An arithmetic series is the sum of the terms of an arithmetic sequence. However, the problem we looked at is actually not an arithmetic series, but rather a sum of fractions as noted in the sequence \( \frac{1}{1}, \frac{1}{2}, \frac{1}{3} \). Unlike an arithmetic series where the difference between each consecutive term is constant, this series consisted of fractions, where the terms are determined by their position \( k \) as \( \frac{1}{k} \).In any series, the concept remains the same, which is to find the sum of the sequence. By breaking down what each term in a sequence represents and calculating their cumulative sum, we can find the value of the summation notation, \( \sum_{k=1}^{3} \frac{1}{k} \). The notation encourages the methodical evaluation of each term in sequence to achieve the total sum.

Mathematical notation provides a language for clearly communicating complex mathematical concepts.

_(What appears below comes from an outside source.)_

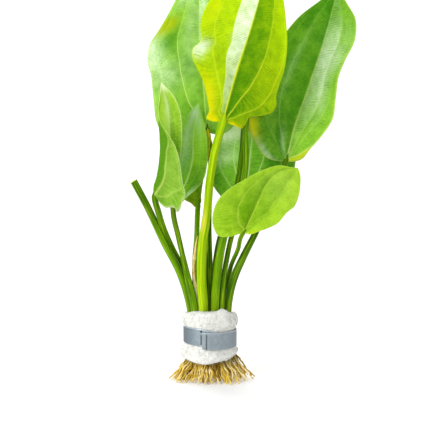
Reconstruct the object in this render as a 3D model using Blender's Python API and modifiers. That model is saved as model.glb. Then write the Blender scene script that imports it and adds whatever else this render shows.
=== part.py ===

One powerful piece of notation is the summation symbol, \( \sum \), which simplifies expressing sums of sequences. A sum like \( \sum_{k=1}^{3} \frac{1}{k} \) uses the Greek letter Sigma \( \sum \) to indicate the sum over a sequence.Summation notation comprises:

• A starting index, here \( k = 1 \).
• An ending index, \( k = 3 \).
• The general term for the sequence, \( \frac{1}{k} \).

This notation helps organize complicated series expressions into a manageable format. It directs summing from \( k=1 \) to \( k=3 \) for all terms defined by \( \frac{1}{k} \). Mastering this notation is essential because it not only applies to arithmetic series but also broader mathematical scenarios. Mathematical notation succinctly conveys processes that would otherwise require extensive text.